● **PROMPT**
Reproduce the listing verbatim.

── DATA SECTION ──

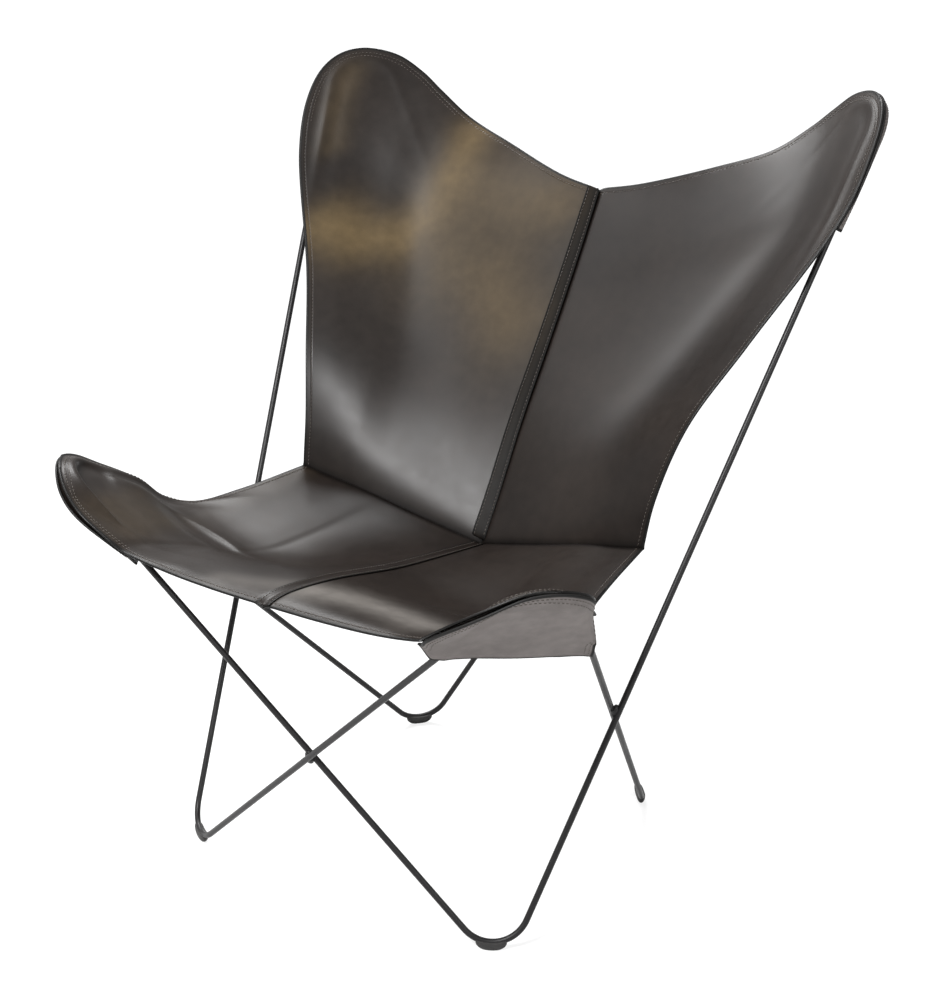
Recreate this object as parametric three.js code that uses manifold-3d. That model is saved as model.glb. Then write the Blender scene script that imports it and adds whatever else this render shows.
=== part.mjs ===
// Butterfly sling chair: a leather sling hung on a frame of bent steel rod.
// Millimetres, +Z up, the sitter faces -Y, and the origin is on the floor in the middle of the feet.
import * as THREE from 'three';
import { mergeVertices } from 'three/addons/utils/BufferGeometryUtils.js';
import Module from 'manifold-3d';

// Frame: the corners are where the straight rods would meet if they weren't bent round
const rodDiameter = 7.5;
const frontPeakHalfSpan = 377;
const frontPeakReach = 309;
const frontPeakHeight = 553;
const backPeakHalfSpan = 419;
const backPeakReach = 398;
const backPeakHeight = 1016;
const frontFootHalfSpan = 238.5;
const footReach = 209;
const peakBendRadius = 45;
const frontFootBendRadius = 43;
const backFootBendRadius = 37.5;
const weldRoot = 1.2;

// Glides under the floor bends
const glideThickness = 6.25;
const glideLength = 30;
const glideWidth = 13;
const glideLip = 1.4;
const glideRounding = 3;
const glideChamfer = 1;

// Weld beads where the two loops cross
const beadHalfLength = 10;
const beadHalfDepth = 5.6;
const beadCutterLength = 40;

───

● **ANSWER IN FULL**
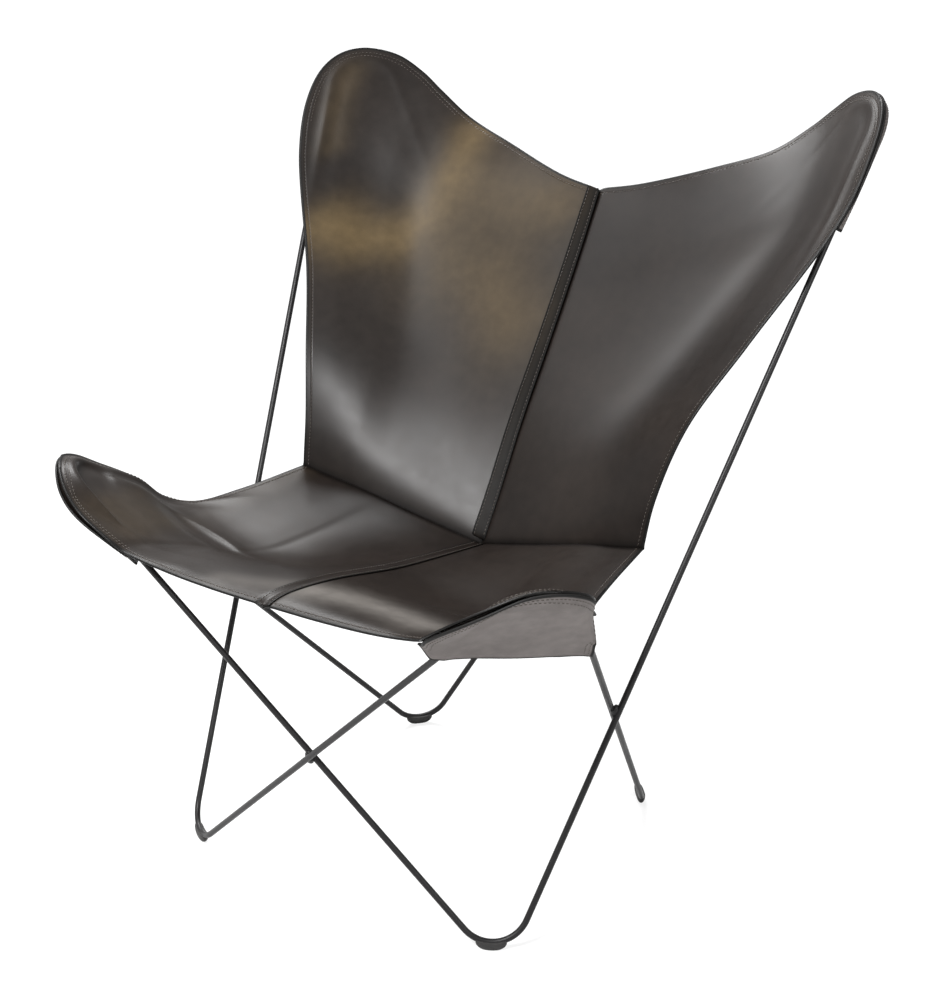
Recreate this object as parametric three.js code that uses manifold-3d. That model is saved as model.glb. Then write the Blender scene script that imports it and adds whatever else this render shows.
=== part.mjs ===
// Butterfly sling chair: a leather sling hung on a frame of bent steel rod.
// Millimetres, +Z up, the sitter faces -Y, and the origin is on the floor in the middle of the feet.
import * as THREE from 'three';
import { mergeVertices } from 'three/addons/utils/BufferGeometryUtils.js';
import Module from 'manifold-3d';

// Frame: the corners are where the straight rods would meet if they weren't bent round
const rodDiameter = 7.5;
const frontPeakHalfSpan = 377;
const frontPeakReach = 309;
const frontPeakHeight = 553;
const backPeakHalfSpan = 419;
const backPeakReach = 398;
const backPeakHeight = 1016;
const frontFootHalfSpan = 238.5;
const footReach = 209;
const peakBendRadius = 45;
const frontFootBendRadius = 43;
const backFootBendRadius = 37.5;
const weldRoot = 1.2;

// Glides under the floor bends
const glideThickness = 6.25;
const glideLength = 30;
const glideWidth = 13;
const glideLip = 1.4;
const glideRounding = 3;
const glideChamfer = 1;

// Weld beads where the two loops cross
const beadHalfLength = 10;
const beadHalfDepth = 5.6;
const beadCutterLength = 40;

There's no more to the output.